If this tone was inspired by the many mock-heroic passages in Ulysses, O’Brien’s impudent introduction of Finn MacCool, the Pooka MacPhellimey, and the invisible Good Fairy (“I am like a point in Euclid, explained the Good Fairy, position but no magnitude, you know”) into the cast of At Swim-Two-Birds may allude to the background of archaic myth in Finnegans Wake, which was also published in 1939 but, starting in 1924, was heralded by advance excerpts, under the title Work in Progress, in various French- and English-language publications, and was surely known to O’Brien. Joyce cast a heavy shadow on the younger writer’s mind, being often invoked in O’Brien’s newspaper column and emerging as a character in his last novel.

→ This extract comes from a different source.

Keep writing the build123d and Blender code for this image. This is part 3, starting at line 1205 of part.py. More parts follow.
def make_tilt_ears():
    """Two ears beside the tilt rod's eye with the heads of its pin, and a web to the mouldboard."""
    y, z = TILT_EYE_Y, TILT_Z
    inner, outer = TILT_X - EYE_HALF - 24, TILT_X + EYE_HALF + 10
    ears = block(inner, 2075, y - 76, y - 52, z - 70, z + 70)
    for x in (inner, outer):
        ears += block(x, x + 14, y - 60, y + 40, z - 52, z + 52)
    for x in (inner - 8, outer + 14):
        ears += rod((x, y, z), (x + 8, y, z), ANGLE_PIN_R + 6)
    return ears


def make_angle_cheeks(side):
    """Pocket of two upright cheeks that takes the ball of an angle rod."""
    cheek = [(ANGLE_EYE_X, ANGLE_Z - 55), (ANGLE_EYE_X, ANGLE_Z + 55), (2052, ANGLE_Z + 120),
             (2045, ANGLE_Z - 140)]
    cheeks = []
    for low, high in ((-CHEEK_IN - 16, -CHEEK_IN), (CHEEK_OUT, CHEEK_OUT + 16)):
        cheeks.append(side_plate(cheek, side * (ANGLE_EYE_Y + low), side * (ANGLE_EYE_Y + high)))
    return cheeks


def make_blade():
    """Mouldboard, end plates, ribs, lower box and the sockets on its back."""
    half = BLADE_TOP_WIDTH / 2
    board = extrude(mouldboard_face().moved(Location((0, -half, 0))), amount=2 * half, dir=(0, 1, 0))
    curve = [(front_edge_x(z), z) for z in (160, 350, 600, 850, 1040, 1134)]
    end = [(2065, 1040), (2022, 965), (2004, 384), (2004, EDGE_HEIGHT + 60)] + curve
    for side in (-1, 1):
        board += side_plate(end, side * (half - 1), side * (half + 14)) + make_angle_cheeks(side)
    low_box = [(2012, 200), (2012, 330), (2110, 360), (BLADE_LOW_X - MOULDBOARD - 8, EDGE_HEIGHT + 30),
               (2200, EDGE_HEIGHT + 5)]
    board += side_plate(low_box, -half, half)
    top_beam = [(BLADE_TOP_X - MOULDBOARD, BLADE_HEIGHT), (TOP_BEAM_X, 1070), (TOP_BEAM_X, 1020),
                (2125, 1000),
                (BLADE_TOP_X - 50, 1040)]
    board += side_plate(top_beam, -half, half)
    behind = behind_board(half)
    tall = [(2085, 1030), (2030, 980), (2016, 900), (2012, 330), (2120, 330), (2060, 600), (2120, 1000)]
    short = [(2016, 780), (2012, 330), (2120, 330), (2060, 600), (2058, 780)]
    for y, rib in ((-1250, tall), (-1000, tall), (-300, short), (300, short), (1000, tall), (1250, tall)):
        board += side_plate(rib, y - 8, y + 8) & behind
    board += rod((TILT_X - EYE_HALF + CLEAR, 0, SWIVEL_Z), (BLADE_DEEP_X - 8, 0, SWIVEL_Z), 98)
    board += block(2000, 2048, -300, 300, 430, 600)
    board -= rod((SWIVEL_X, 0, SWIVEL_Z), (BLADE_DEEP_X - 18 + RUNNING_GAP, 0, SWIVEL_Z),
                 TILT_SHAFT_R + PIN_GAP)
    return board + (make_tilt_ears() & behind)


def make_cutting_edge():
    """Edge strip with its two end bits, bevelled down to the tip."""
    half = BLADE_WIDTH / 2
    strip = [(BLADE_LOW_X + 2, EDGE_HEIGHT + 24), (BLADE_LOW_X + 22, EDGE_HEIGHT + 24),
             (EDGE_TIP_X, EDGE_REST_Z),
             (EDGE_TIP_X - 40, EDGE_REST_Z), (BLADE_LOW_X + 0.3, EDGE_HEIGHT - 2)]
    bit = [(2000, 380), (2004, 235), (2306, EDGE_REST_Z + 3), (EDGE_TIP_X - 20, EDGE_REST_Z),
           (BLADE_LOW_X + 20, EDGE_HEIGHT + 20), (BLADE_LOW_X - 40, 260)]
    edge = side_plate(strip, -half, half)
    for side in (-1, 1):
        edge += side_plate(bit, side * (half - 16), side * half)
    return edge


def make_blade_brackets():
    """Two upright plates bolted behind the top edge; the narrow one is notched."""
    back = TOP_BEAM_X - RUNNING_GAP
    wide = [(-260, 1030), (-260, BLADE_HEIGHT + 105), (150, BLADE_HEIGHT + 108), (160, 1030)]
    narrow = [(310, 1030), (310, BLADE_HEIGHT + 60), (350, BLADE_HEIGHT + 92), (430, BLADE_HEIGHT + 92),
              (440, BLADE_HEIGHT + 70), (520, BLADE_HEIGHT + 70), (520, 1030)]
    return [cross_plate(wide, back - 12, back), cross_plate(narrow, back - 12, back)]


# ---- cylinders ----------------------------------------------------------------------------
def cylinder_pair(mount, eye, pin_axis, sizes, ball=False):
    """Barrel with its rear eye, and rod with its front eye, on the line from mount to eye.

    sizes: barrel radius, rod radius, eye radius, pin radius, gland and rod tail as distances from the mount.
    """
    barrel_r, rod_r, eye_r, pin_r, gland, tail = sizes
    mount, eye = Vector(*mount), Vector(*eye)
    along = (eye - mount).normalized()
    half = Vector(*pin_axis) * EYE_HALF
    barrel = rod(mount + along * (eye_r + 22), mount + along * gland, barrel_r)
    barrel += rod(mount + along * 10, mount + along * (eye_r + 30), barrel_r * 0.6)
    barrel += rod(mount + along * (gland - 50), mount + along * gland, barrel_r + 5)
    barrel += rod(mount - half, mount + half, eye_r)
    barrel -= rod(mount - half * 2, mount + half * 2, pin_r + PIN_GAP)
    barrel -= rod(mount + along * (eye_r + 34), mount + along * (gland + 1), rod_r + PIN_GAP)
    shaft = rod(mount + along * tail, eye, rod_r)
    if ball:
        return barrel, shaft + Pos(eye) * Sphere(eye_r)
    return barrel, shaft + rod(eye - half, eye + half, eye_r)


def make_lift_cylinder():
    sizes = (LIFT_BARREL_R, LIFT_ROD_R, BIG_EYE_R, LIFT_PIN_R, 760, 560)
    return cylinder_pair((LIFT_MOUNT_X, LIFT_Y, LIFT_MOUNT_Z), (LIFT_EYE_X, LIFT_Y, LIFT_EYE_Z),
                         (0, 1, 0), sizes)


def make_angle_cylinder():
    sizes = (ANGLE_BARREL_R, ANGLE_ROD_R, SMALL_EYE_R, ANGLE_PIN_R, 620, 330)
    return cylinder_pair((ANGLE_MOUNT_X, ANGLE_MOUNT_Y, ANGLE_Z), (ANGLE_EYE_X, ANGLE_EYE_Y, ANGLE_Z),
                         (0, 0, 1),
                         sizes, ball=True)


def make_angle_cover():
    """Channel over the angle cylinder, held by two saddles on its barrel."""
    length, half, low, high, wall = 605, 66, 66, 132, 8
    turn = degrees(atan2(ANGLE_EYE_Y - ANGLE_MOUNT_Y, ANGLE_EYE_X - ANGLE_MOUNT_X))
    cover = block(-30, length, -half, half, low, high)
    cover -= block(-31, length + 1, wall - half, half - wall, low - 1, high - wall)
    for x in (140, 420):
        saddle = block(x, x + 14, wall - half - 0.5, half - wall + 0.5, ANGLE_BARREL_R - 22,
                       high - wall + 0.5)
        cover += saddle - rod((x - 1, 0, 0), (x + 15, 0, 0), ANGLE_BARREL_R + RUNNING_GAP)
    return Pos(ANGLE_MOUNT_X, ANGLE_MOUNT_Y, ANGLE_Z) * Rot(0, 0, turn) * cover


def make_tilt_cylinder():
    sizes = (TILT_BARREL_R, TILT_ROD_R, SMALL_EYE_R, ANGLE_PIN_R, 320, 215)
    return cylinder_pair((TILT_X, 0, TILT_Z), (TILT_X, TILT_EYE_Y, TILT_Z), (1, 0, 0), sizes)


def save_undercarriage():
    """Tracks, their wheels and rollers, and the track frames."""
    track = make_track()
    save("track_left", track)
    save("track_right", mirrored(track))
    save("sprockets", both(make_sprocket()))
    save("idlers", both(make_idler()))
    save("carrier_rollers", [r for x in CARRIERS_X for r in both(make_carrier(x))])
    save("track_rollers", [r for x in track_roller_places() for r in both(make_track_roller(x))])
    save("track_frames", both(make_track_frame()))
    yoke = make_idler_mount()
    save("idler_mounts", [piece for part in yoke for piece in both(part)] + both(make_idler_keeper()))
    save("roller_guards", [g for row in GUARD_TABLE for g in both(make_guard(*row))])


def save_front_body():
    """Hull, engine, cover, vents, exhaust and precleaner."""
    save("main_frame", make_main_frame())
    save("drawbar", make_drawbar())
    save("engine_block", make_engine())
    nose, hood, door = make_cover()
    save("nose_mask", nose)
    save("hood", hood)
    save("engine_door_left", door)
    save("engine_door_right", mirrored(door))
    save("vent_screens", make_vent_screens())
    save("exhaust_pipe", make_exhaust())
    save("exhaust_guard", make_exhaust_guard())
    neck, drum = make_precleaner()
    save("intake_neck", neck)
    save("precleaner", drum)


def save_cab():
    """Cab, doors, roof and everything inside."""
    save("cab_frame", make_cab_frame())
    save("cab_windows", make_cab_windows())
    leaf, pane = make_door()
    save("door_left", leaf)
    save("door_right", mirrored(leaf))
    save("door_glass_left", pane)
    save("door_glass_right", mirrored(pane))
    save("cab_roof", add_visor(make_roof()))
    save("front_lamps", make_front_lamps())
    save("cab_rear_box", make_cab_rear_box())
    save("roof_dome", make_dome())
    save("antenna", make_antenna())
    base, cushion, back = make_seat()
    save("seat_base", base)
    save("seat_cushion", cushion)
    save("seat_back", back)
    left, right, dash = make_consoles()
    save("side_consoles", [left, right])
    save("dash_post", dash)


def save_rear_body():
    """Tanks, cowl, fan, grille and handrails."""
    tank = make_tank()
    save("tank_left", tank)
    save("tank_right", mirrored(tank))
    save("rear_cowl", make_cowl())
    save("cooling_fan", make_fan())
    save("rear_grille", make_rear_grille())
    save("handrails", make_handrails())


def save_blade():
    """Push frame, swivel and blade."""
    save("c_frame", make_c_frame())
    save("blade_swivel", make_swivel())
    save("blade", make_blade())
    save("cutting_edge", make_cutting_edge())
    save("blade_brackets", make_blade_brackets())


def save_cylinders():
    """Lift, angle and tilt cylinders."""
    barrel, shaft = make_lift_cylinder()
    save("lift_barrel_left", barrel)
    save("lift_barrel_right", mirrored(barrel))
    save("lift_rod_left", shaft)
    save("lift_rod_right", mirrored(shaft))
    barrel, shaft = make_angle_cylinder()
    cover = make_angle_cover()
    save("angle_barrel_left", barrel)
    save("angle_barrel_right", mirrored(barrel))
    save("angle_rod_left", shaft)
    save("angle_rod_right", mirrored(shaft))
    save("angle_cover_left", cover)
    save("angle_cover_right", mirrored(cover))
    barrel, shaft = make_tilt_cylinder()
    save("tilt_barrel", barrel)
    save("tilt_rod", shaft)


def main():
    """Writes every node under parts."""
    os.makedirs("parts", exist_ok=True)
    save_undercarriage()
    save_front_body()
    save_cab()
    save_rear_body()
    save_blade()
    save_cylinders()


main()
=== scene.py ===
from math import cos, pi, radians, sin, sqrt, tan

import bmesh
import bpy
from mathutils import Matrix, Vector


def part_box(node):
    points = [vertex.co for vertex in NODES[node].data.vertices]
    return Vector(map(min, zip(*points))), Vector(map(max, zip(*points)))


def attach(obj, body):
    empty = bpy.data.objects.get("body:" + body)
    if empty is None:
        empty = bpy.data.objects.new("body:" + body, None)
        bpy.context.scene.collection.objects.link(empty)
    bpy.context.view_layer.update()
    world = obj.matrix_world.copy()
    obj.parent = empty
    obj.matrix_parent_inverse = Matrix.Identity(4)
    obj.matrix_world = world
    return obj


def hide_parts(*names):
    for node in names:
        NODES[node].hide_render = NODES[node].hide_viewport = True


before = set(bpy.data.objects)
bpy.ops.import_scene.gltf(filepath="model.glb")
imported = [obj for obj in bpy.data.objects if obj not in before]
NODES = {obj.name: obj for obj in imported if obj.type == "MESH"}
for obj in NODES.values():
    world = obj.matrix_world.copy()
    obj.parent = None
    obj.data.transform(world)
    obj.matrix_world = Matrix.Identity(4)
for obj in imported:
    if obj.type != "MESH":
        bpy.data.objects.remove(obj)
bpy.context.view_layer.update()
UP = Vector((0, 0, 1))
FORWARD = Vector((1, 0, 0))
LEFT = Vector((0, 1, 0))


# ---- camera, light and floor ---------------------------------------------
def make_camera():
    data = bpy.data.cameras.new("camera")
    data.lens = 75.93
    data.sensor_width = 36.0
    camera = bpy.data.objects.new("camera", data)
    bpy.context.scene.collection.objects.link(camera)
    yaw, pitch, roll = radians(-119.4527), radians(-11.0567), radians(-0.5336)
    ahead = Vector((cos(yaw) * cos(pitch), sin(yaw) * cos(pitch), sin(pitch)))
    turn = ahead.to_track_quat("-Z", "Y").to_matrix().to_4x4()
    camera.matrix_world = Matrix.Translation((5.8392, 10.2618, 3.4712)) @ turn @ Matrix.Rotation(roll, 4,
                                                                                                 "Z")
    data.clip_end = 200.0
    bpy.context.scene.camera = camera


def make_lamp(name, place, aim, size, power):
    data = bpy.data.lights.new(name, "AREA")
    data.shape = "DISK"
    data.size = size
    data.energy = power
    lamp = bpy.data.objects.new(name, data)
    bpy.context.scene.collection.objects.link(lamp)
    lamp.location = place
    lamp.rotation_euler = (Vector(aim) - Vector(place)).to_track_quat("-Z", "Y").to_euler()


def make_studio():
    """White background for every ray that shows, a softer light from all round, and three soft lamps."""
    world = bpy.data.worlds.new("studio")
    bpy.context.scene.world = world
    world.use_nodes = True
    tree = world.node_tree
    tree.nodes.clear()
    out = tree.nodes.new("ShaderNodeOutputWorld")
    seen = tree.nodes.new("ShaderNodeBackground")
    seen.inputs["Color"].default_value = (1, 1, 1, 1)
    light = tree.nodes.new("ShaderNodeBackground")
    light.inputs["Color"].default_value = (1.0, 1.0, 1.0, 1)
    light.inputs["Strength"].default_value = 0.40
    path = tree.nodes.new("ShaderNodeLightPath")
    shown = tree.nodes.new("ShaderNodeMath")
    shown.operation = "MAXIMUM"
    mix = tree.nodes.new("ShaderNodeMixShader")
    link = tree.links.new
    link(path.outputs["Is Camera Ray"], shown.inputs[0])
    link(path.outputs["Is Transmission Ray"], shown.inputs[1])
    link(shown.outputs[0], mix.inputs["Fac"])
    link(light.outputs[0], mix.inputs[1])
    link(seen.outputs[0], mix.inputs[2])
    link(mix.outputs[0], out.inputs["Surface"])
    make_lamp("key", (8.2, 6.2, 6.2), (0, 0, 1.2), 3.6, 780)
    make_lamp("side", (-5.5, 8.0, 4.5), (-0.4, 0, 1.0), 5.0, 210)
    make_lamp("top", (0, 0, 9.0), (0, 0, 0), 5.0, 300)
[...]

O’Brien’s next novel, The Third Policeman, widely regarded as his best, was rejected, in 1940, by his publisher, Longmans, Green & Co., and consigned to a drawer, where it waited until the year after the author’s death, in 1966, for its publication. Read in sequence, as following hard upon At Swim-Two-Birds, it can be appreciated as equally fantastic and original but more coherent, with a story line that rouses suspense and comes, in irregular fashion, full-circle. In its heterodox way, it tells a tale of hell and of a murderer’s proper punishment. The Complete Novels includes a diffidently exuberant letter that O’Brien wrote to William Saroyan, another free literary spirit of the time:
When you get to the end of this book you realize that my hero or main character (he’s a heel and a killer) has been dead throughout the book and that all the queer ghastly things which have been happening to him are happening in a sort of hell which he earned for the killing.… I think the idea of a man being dead all the time is pretty new. When you are writing about the world of the dead—and the damned—where none of the rules and laws (not even the law of gravity) holds good, there is any amount of scope for back-chat and funny cracks.